SOURCE MATERIAL:

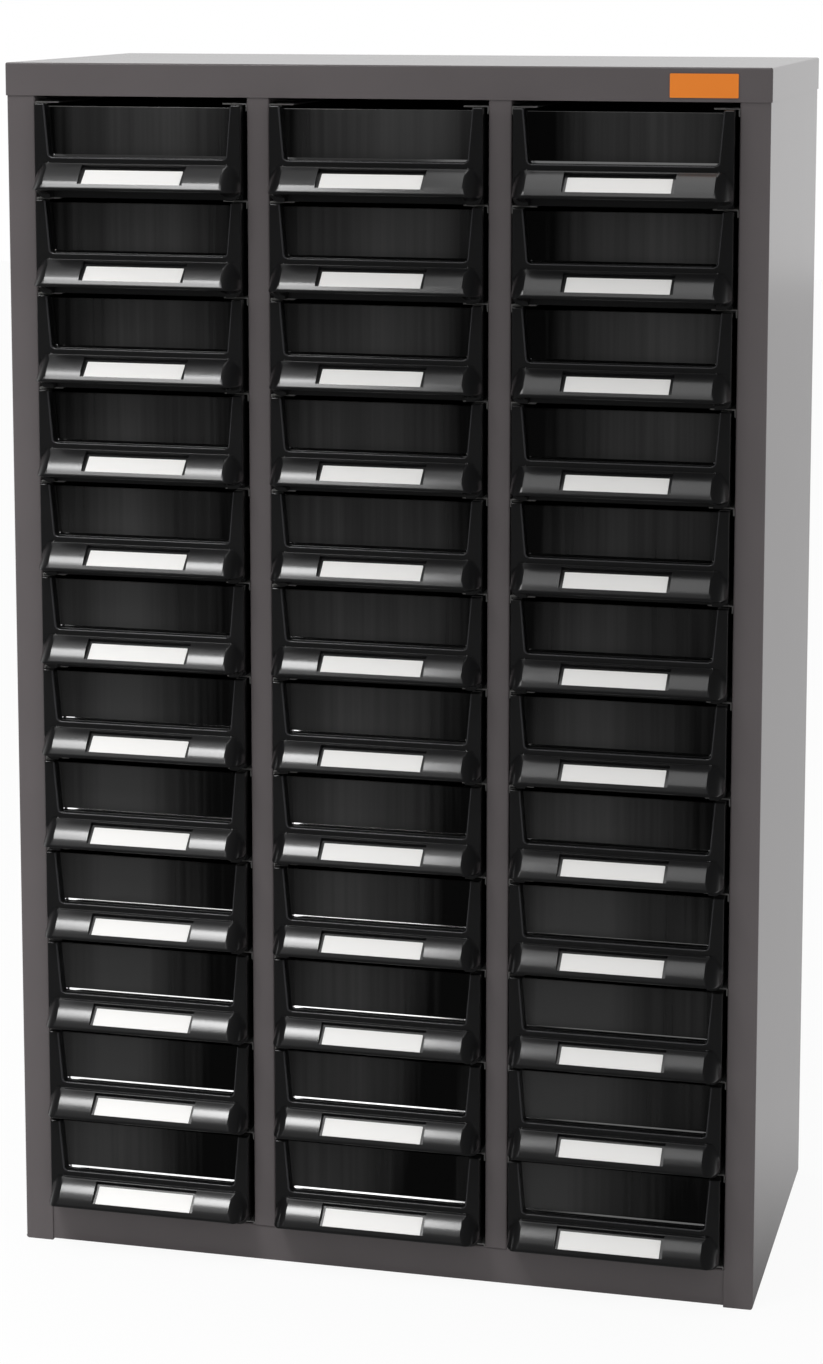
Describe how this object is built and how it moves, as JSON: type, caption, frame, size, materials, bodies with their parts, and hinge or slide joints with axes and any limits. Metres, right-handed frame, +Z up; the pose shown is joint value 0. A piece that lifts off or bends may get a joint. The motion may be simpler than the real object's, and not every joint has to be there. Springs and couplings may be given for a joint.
{
  "type": "parts cabinet",
  "caption": "Free-standing steel cabinet with columns of black moulded drawers on angle runners, each drawer with a glossy recessed front, a sloping pull and a label card.",
  "frame": {"origin": "centre of the cabinet's whole footprint, pulls included, on the floor", "axes": "+Z up, +Y from the drawer fronts to the back panel, +X to the right seen from the front"},
  "size_m": [0.586, 0.316, 0.937],
  "materials": {
    "body_paint": "semi-gloss warm dark grey powder coat with a fine orange peel",
    "runner_steel": "zinc plated strip, dull, folded into angle runners",
    "drawer_black": "black moulded plastic, satin on the frame and glossy in the recessed front",
    "label_card": "blank white card in the pocket of each pull",
    "badge_orange": "bare orange plate, satin",
    "rivet_metal": "plain rivet heads"
  },
  "bodies": {
    "cabinet": {"top_cover": "body_paint", "left_side_panel": "body_paint", "right_side_panel": "body_paint", "back_panel": "body_paint", "bottom_panel": "body_paint", "left_divider": "body_paint", "right_divider": "body_paint", "left_bay_runners_left": "runner_steel", "left_bay_runners_right": "runner_steel", "middle_bay_runners_left": "runner_steel", "middle_bay_runners_right": "runner_steel", "right_bay_runners_left": "runner_steel", "right_bay_runners_right": "runner_steel", "badge_plate": "badge_orange", "rear_rivets": "rivet_metal"},
    "left_drawer_01": {"left_drawer_01": "drawer_black"},
    "left_drawer_02": {"left_drawer_02": "drawer_black"},
    "left_drawer_03": {"left_drawer_03": "drawer_black"},
    "left_drawer_04": {"left_drawer_04": "drawer_black"},
    "left_drawer_05": {"left_drawer_05": "drawer_black"},
    "left_drawer_06": {"left_drawer_06": "drawer_black"},
    "left_drawer_07": {"left_drawer_07": "drawer_black"},
    "left_drawer_08": {"left_drawer_08": "drawer_black"},
    "left_drawer_09": {"left_drawer_09": "drawer_black"},
    "left_drawer_10": {"left_drawer_10": "drawer_black"},
    "left_drawer_11": {"left_drawer_11": "drawer_black"},
    "left_drawer_12": {"left_drawer_12": "drawer_black"},
    "middle_drawer_01": {"middle_drawer_01": "drawer_black"},
    "middle_drawer_02": {"middle_drawer_02": "drawer_black"},
    "middle_drawer_03": {"middle_drawer_03": "drawer_black"},
    "middle_drawer_04": {"middle_drawer_04": "drawer_black"},
    "middle_drawer_05": {"middle_drawer_05": "drawer_black"},
    "middle_drawer_06": {"middle_drawer_06": "drawer_black"},
    "middle_drawer_07": {"middle_drawer_07": "drawer_black"},
    "middle_drawer_08": {"middle_drawer_08": "drawer_black"},
    "middle_drawer_09": {"middle_drawer_09": "drawer_black"},
    "middle_drawer_10": {"middle_drawer_10": "drawer_black"},
    "middle_drawer_11": {"middle_drawer_11": "drawer_black"},
    "middle_drawer_12": {"middle_drawer_12": "drawer_black"},
    "right_drawer_01": {"right_drawer_01": "drawer_black"},
    "right_drawer_02": {"right_drawer_02": "drawer_black"},
    "right_drawer_03": {"right_drawer_03": "drawer_black"},
    "right_drawer_04": {"right_drawer_04": "drawer_black"},
    "right_drawer_05": {"right_drawer_05": "drawer_black"},
    "right_drawer_06": {"right_drawer_06": "drawer_black"},
    "right_drawer_07": {"right_drawer_07": "drawer_black"},
    "right_drawer_08": {"right_drawer_08": "drawer_black"},
    "right_drawer_09": {"right_drawer_09": "drawer_black"},
    "right_drawer_10": {"right_drawer_10": "drawer_black"},
    "right_drawer_11": {"right_drawer_11": "drawer_black"},
    "right_drawer_12": {"right_drawer_12": "drawer_black"}
  },
  "joints": [
    {"name": "left_drawer_01_slide", "type": "slide", "parent": "cabinet", "child": "left_drawer_01", "axis": [0, -1, 0], "range_m": [0, 0.215]},
    {"name": "left_drawer_02_slide", "type": "slide", "parent": "cabinet", "child": "left_drawer_02", "axis": [0, -1, 0], "range_m": [0, 0.215]},
    {"name": "left_drawer_03_slide", "type": "slide", "parent": "cabinet", "child": "left_drawer_03", "axis": [0, -1, 0], "range_m": [0, 0.215]},
    {"name": "left_drawer_04_slide", "type": "slide", "parent": "cabinet", "child": "left_drawer_04", "axis": [0, -1, 0], "range_m": [0, 0.215]},
    {"name": "left_drawer_05_slide", "type": "slide", "parent": "cabinet", "child": "left_drawer_05", "axis": [0, -1, 0], "range_m": [0, 0.215]},
    {"name": "left_drawer_06_slide", "type": "slide", "parent": "cabinet", "child": "left_drawer_06", "axis": [0, -1, 0], "range_m": [0, 0.215]},
    {"name": "left_drawer_07_slide", "type": "slide", "parent": "cabinet", "child": "left_drawer_07", "axis": [0, -1, 0], "range_m": [0, 0.215]},
    {"name": "left_drawer_08_slide", "type": "slide", "parent": "cabinet", "child": "left_drawer_08", "axis": [0, -1, 0], "range_m": [0, 0.215]},
    {"name": "left_drawer_09_slide", "type": "slide", "parent": "cabinet", "child": "left_drawer_09", "axis": [0, -1, 0], "range_m": [0, 0.215]},
    {"name": "left_drawer_10_slide", "type": "slide", "parent": "cabinet", "child": "left_drawer_10", "axis": [0, -1, 0], "range_m": [0, 0.215]},
    {"name": "left_drawer_11_slide", "type": "slide", "parent": "cabinet", "child": "left_drawer_11", "axis": [0, -1, 0], "range_m": [0, 0.215]},
    {"name": "left_drawer_12_slide", "type": "slide", "parent": "cabinet", "child": "left_drawer_12", "axis": [0, -1, 0], "range_m": [0, 0.215]},
    {"name": "middle_drawer_01_slide", "type": "slide", "parent": "cabinet", "child": "middle_drawer_01", "axis": [0, -1, 0], "range_m": [0, 0.215]},
    {"name": "middle_drawer_02_slide", "type": "slide", "parent": "cabinet", "child": "middle_drawer_02", "axis": [0, -1, 0], "range_m": [0, 0.215]},
    {"name": "middle_drawer_03_slide", "type": "slide", "parent": "cabinet", "child": "middle_drawer_03", "axis": [0, -1, 0], "range_m": [0, 0.215]},
    {"name": "middle_drawer_04_slide", "type": "slide", "parent": "cabinet", "child": "middle_drawer_04", "axis": [0, -1, 0], "range_m": [0, 0.215]},
    {"name": "middle_drawer_05_slide", "type": "slide", "parent": "cabinet", "child": "middle_drawer_05", "axis": [0, -1, 0], "range_m": [0, 0.215]},
    {"name": "middle_drawer_06_slide", "type": "slide", "parent": "cabinet", "child": "middle_drawer_06", "axis": [0, -1, 0], "range_m": [0, 0.215]},
    {"name": "middle_drawer_07_slide", "type": "slide", "parent": "cabinet", "child": "middle_drawer_07", "axis": [0, -1, 0], "range_m": [0, 0.215]},
    {"name": "middle_drawer_08_slide", "type": "slide", "parent": "cabinet", "child": "middle_drawer_08", "axis": [0, -1, 0], "range_m": [0, 0.215]},
    {"name": "middle_drawer_09_slide", "type": "slide", "parent": "cabinet", "child": "middle_drawer_09", "axis": [0, -1, 0], "range_m": [0, 0.215]},
    {"name": "middle_drawer_10_slide", "type": "slide", "parent": "cabinet", "child": "middle_drawer_10", "axis": [0, -1, 0], "range_m": [0, 0.215]},
    {"name": "middle_drawer_11_slide", "type": "slide", "parent": "cabinet", "child": "middle_drawer_11", "axis": [0, -1, 0], "range_m": [0, 0.215]},
    {"name": "middle_drawer_12_slide", "type": "slide", "parent": "cabinet", "child": "middle_drawer_12", "axis": [0, -1, 0], "range_m": [0, 0.215]},
    {"name": "right_drawer_01_slide", "type": "slide", "parent": "cabinet", "child": "right_drawer_01", "axis": [0, -1, 0], "range_m": [0, 0.215]},
    {"name": "right_drawer_02_slide", "type": "slide", "parent": "cabinet", "child": "right_drawer_02", "axis": [0, -1, 0], "range_m": [0, 0.215]},
    {"name": "right_drawer_03_slide", "type": "slide", "parent": "cabinet", "child": "right_drawer_03", "axis": [0, -1, 0], "range_m": [0, 0.215]},
    {"name": "right_drawer_04_slide", "type": "slide", "parent": "cabinet", "child": "right_drawer_04", "axis": [0, -1, 0], "range_m": [0, 0.215]},
    {"name": "right_drawer_05_slide", "type": "slide", "parent": "cabinet", "child": "right_drawer_05", "axis": [0, -1, 0], "range_m": [0, 0.215]},
    {"name": "right_drawer_06_slide", "type": "slide", "parent": "cabinet", "child": "right_drawer_06", "axis": [0, -1, 0], "range_m": [0, 0.215]},
    {"name": "right_drawer_07_slide", "type": "slide", "parent": "cabinet", "child": "right_drawer_07", "axis": [0, -1, 0], "range_m": [0, 0.215]},
    {"name": "right_drawer_08_slide", "type": "slide", "parent": "cabinet", "child": "right_drawer_08", "axis": [0, -1, 0], "range_m": [0, 0.215]},
    {"name": "right_drawer_09_slide", "type": "slide", "parent": "cabinet", "child": "right_drawer_09", "axis": [0, -1, 0], "range_m": [0, 0.215]},
    {"name": "right_drawer_10_slide", "type": "slide", "parent": "cabinet", "child": "right_drawer_10", "axis": [0, -1, 0], "range_m": [0, 0.215]},
    {"name": "right_drawer_11_slide", "type": "slide", "parent": "cabinet", "child": "right_drawer_11", "axis": [0, -1, 0], "range_m": [0, 0.215]},
    {"name": "right_drawer_12_slide", "type": "slide", "parent": "cabinet", "child": "right_drawer_12", "axis": [0, -1, 0], "range_m": [0, 0.215]}
  ]
}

WHAT IS REQUIRED:
Copy every line in the listing above where the string "joints" turns up.

TASK ANSWER:
Describe how this object is built and how it moves, as JSON: type, caption, frame, size, materials, bodies with their parts, and hinge or slide joints with axes and any limits. Metres, right-handed frame, +Z up; the pose shown is joint value 0. A piece that lifts off or bends may get a joint. The motion may be simpler than the real object's, and not every joint has to be there. Springs and couplings may be given for a joint.
  "joints": [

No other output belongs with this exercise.